On s'arrête tout en haut. Il fume une clope et moi, dissimulant mal mon essoufflement, je maudis en silence ma forme, réduite à néant par 4 mois passés à boire du cognac avachi sur une chaise à taquiner le Qwerty, ce qui, il me semble, est une préparation idéale pour le Tour de France. Nous nous mettons à parler de filles, bien sûr. Lui de ses mortes et moi des miennes. Encore une clope. Le soleil décline. La Charente commence à exhaler sa froide haleine, qui rampe vers nous sur la pente en badigeonnant les fourrés d'une épaisse rosée hivernale. Nous décidons de rentrer à l'Héritage. Le retour est une longue descente, les mains crispées sur les cocottes, dans un soleil radieux, aveuglant. Le firmament est bleu de glace mais les pierres de la vieille ville sont réchauffées par la lumière et l'air est tendre sur mes jambes nues.
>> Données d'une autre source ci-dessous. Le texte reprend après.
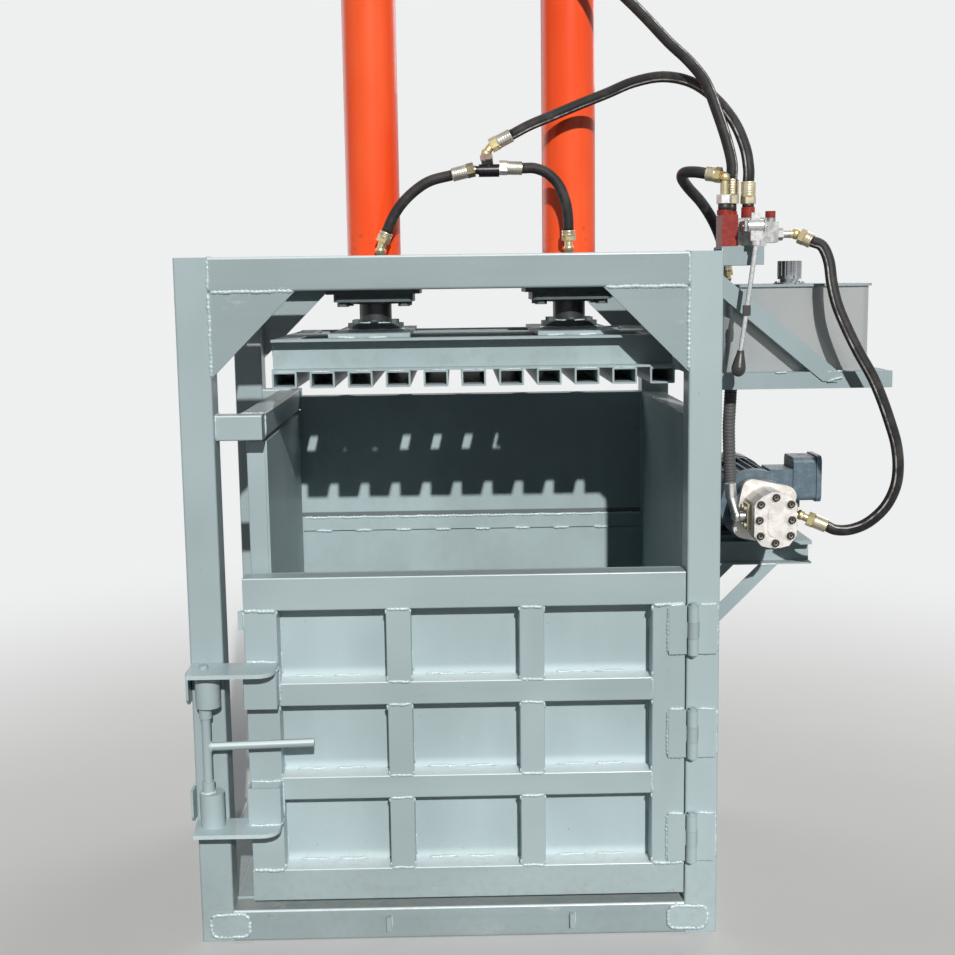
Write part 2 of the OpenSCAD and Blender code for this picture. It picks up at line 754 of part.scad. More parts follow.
// Platen
module platen_tubes() {
    color(paint) for (i = [0 : ptube_n - 1])
        tube_y([ptube_x0 + ptube_w / 2 + i * ptube_pitch, -platen_d / 2, platen_z + ptube_h / 2],
            platen_d, ptube_w, ptube_h, ptube_wall, 3);
}
module platen_channels() {
    color(paint) for (a = [0, 180])
        rotate([0, 0, a]) translate([a > 0 ? -2 * mid_x : 0, -platen_d / 2 + channel_b, channel_z])
            channel_x(ptube_x0, ptube_x0 + platen_w, channel_h, channel_b, channel_t);
}
module platen_beams() {
    tie = 60;
    y1 = platen_d / 2 - channel_b;
    color(paint) {
        for (s = [-1, 1])
            tube_x([ptube_x0, s * (cross_w + weld) / 2, channel_z + channel_h / 2], platen_w,
                cross_w, channel_h, 6, 4);
        for (x = concat([ptube_x0 + tie / 2, ptube_x0 + platen_w - tie / 2], cyl_xs), s = [-1, 1])
            tube_y([x, s > 0 ? cross_w + 2 * weld : -y1, channel_z + channel_h / 2],
                y1 - cross_w - 2 * weld, tie, channel_h, 5, 4);
        for (x = cyl_xs)
            slab([x - pad_w / 2, 5 - y1, pad_z + weld], [x + pad_w / 2, y1 - 5, pad_z + pad_t]);
    }
}
module rod_flanges() {
    bolt_c = 58;
    color(paint) for (x = cyl_xs) {
        difference() {
            cyl_z(x, 0, rod_z0, rod_z0 + rod_flange_t, rod_flange_r);
            cyl_z(x, 0, rod_z0 - 1, rod_z0 + rod_flange_t + 1, rod_r);
        }
        for (a = [30 : 60 : 330])
            hex(x + bolt_c * cos(a), bolt_c * sin(a), rod_z0 + rod_flange_t,
                rod_z0 + rod_flange_t + 9, 18);
    }
}
module piston_rods() {
    color(steel) for (x = cyl_xs)
        cyl_z(x, 0, rod_z0, piston_z, rod_r);
}
module pistons() {
    color(steel) for (x = cyl_xs)
        cyl_z(x, 0, piston_z, piston_z + piston_l, bore_r - run_gap);
}

// Cylinders
module cylinder_barrels() {
    color(orange) for (i = [0, 1]) {
        x = cyl_xs[i];
        difference() {
            union() {
                cyl_z(x, 0, beam_z, barrel_top, barrel_r);
                cyl_z(x, 0, barrel_top - 1, barrel_top + cap_t, barrel_r - 6);
                cyl_y(port_xs[i], port_z, -barrel_r - port_out, -10, 15);
                cyl_y(top_port_xs[i], top_port_z, -barrel_r - port_out, -10, 15);
            }
            cyl_z(x, 0, beam_z - 1, barrel_top - 20, bore_r);
        }
    }
}
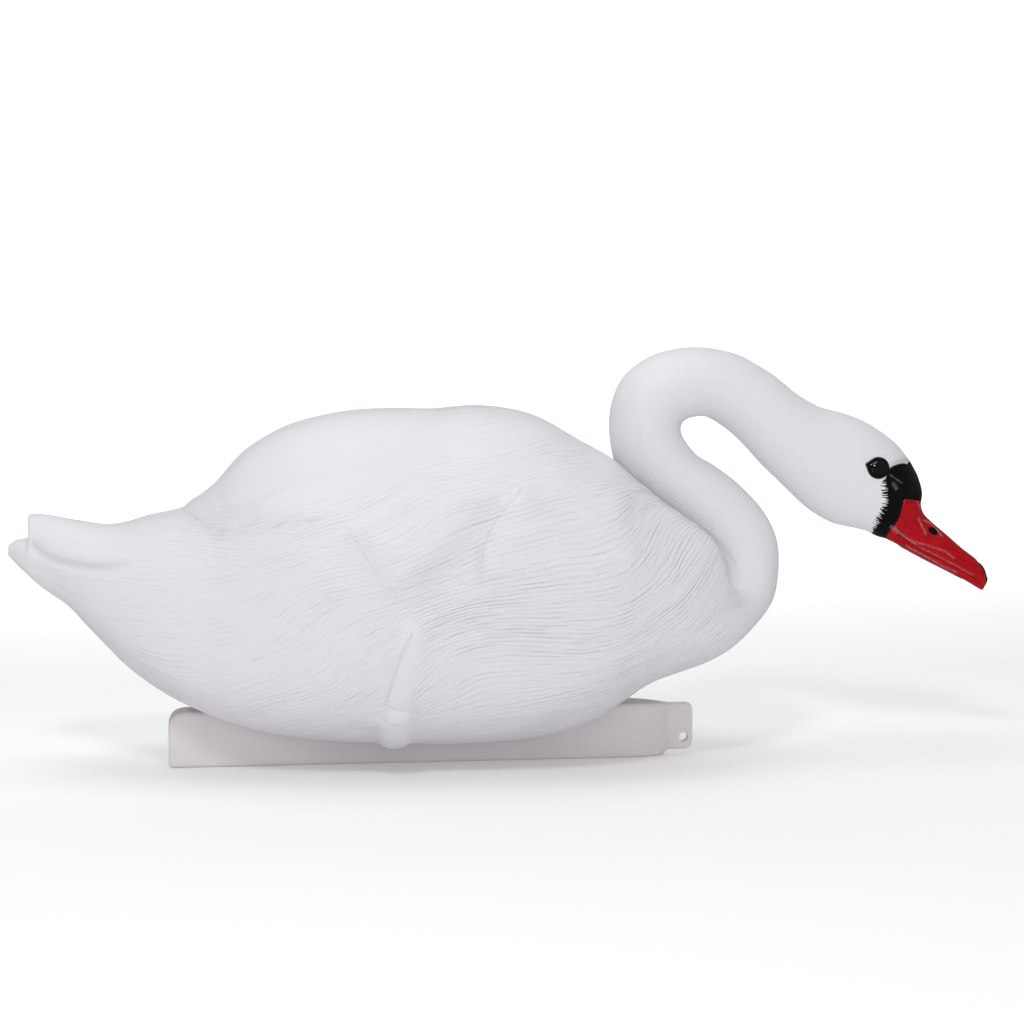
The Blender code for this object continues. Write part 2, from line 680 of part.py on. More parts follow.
def main():
    for obj in list(bpy.data.objects):
        bpy.data.objects.remove(obj, do_unlink=True)
    make_shell()
    make_keel()
    steel = zinc_steel()
    for name, x in screw_places():
        make_screw(name, x, steel)


main()
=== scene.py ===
"""Looks of the floating swan decoy: combed plumage, painted head, keel, floor and light.

Lengths are metres in the row frame: +X to the head, +Y to the swan's left, +Z up, and
the origin in the middle of the keel's foot. Tables marked mm hold millimetres, and
tables marked px hold places in the 1024 by 1024 photograph.
"""

import math

import bpy
import numpy as np
from mathutils import Matrix, Vector
from mathutils.bvhtree import BVHTree


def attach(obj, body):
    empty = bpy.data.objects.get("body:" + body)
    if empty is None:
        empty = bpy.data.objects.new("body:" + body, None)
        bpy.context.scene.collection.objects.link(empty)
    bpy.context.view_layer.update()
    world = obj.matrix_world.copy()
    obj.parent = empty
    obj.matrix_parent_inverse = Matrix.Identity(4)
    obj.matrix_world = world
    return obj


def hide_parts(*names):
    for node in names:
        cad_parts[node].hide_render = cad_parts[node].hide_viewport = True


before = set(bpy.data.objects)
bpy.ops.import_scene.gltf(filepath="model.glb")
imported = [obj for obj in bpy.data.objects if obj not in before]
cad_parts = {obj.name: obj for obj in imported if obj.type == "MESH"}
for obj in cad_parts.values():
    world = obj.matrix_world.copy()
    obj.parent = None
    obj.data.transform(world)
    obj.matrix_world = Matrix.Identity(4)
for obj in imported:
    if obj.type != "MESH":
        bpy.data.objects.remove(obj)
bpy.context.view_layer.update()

MM = 0.001

# Shell widths and relief, the same as in the solids
BODY_WIDTH = 282 * MM
NECK_WIDTH = 70 * MM
HEAD_WIDTH = 70 * MM
BILL_WIDTH = 36 * MM
SHOULDER_CLEARANCE = 16 * MM
SHOULDER_INNER_SLOPE = 20 * MM
SHOULDER_OUTER_SLOPE = 45 * MM
VALLEY_WIDTH_SHARE = 0.3
VALLEY_WIDTH_BASE = 6 * MM
LEG_PROUD = 4 * MM
LEG_HALF_WIDTH = 14 * MM
FOOT_PROUD = 3 * MM
FOOT_HALF_WIDTH = 15 * MM
LEG_SPREAD = 38 * MM

# Fineness of the skin
TAIL_RING_SPACING = 2.2 * MM
BODY_RING_SPACING = 5.2 * MM
LEG_RING_SPACING = 2.4 * MM
NECK_RING_SPACING = 5 * MM
HEAD_RING_SPACING = 2 * MM
FACE_RING_SPACING = 1.1 * MM
BODY_RING_POINTS = 320
NECK_RING_POINTS = 160
TAIL_SECTIONS = 6
LEG_SECTION = 12
SKULL_SECTIONS = 4

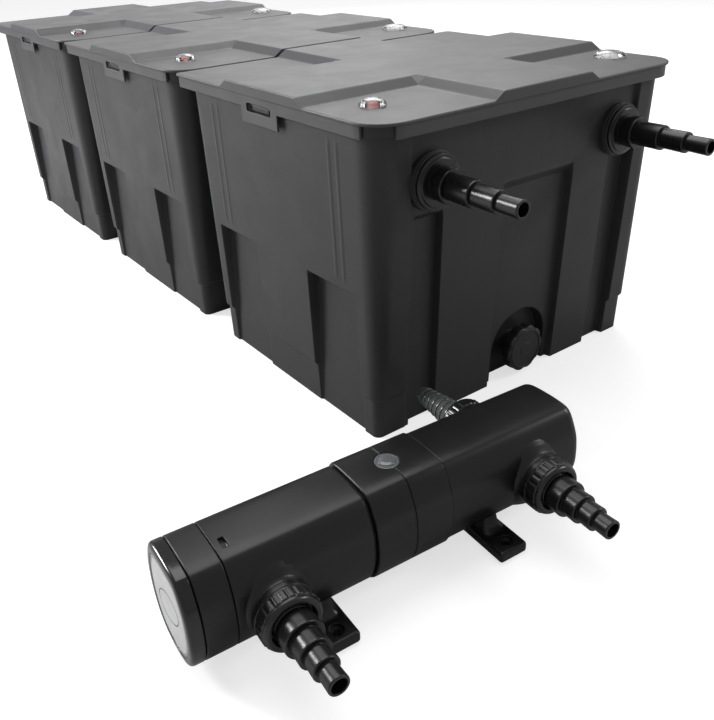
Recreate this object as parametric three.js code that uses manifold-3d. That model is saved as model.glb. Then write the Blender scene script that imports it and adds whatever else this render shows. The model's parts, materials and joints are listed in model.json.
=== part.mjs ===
// A flow-through pond filter: three tapered plastic chambers in a row, each under a lift-off lid,
// with an inline UV-C clarifier standing on the floor in front of them.
//
// Millimetres. +X runs to the right along the inlet face, +Y runs back along the row, +Z is up.
// The origin is on the floor, at the middle of the first chamber's underside.

import * as THREE from 'three';
import { mergeVertices } from 'three/addons/utils/BufferGeometryUtils.js';
import Module from 'manifold-3d';

const wasm = await Module();
wasm.setup();

// ---------------------------------------------------------------- driving dimensions

const CHAMBERS = 3;
const PITCH = 476; // from one chamber to the next; leaves 8 mm between the lids
const GAP = 0.3; // clearance where two pieces rest on or pass through each other
const REACH = 60; // how far a cutting tool runs past the wall it cuts

// Chamber shell, half sizes measured from its own centre
const BASE_HALF_X = 249;
const BASE_HALF_Y = 198;
const TOP_HALF_X = 255;
const TOP_HALF_Y = 219;
const WALL = 4;
const FLOOR = 5;
const BAND = 4; // the foot of the shell steps in by this much
const BAND_TOP = 60;
const BAND_STEP = 5;
const CORNER_RADIUS = 34; // under the rim; the corners sharpen towards the floor
const FOOT_CORNER_RADIUS = 14;
const TIGHTEST_CORNER = 3; // no inner corner is drawn sharper than this
const CORNER_STEPS = 3;
const RIM_BOTTOM = 398;
const RIM_TOP = 411.2;
const RIM_HALF_X = 258;
const RIM_HALF_Y = 227;
const RIM_WALL = 5;

// Moulded recesses in the shell walls
const PANEL = { from: -200, to: 200, bottom: -1, top: 396, depthLow: 5, depthHigh: 6, ramp: 0 };
const FRONT_POCKETS = [
  { from: -192, to: -146, bottom: -1, top: 286, depthLow: 14, depthHigh: 17, ramp: 12 },
  { from: -45, to: 87, bottom: -1, top: 290, depthLow: 14, depthHigh: 17, ramp: 22 },
  { from: 160, to: 206, bottom: -1, top: 298, depthLow: 14, depthHigh: 17, ramp: 12 },
];
const SIDE_POCKETS = [
  { from: -169, to: -65, bottom: -1, top: 194, depthLow: 7, depthHigh: 16, ramp: 6 },
  { from: 65, to: 169, bottom: -1, top: 194, depthLow: 7, depthHigh: 16, ramp: 6 },
];

// Water connections through the front and back walls
const PORT_X = [-168, 166];
const PORT_Z = 335;
const PORT_SIDES = ['left', 'right'];
const PORT_HOLE_RADIUS = 21.3;
const PORT_SHANK_RADIUS = 20.9;
const PORT_BOSS_RADIUS = 36;
const PORT_BOSS_OUTER = 218.5; // distance of the boss faces from the chamber's centre
const PORT_BOSS_INNER = 202;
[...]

Nous sommes affalés dans le café devant nos demis. Tommy frictionne ses cuisses. On dirait qu'il va se trouver mal.
— Ça va, Tom ?
— Je meurs. Je meurs des jambes.
— C'est ton machin, là… T'as tes médocs ?
— Non, rien à voir, c'est que j'ai fait semblant tout le long de pouvoir te suivre… et là demain, je vais rester au lit, quoi ! Je me suis arraché les muscles ! Je me suis cassé les jambes, oh… le con…
Je ris, cruel, minable. S'il savait que tout le long du trajet, j'étais à deux poils de la défaillance, tellement il imposait un train d'enfer. Le salaud. Je continue à rire, mais je sais que j'aurai du mal à monter l'escalier qui mène à mon lit, tout-à-l'heure.
— Tommy, Tommy… C'est ta bécane, qui est nulle ! Elle fait scouic-scouic !
— C'est un vélo de fille !
— En plaques de plomb !
— Des années 50 !
— Un miracle que ça roule toujours. Ta chaîne va te lâcher un jour ou l'autre. Elle est mitée par la rouille.
— Je sais. J'aime ça. Quand je me balade seul, le son me tient compagnie. On dirait une chanson.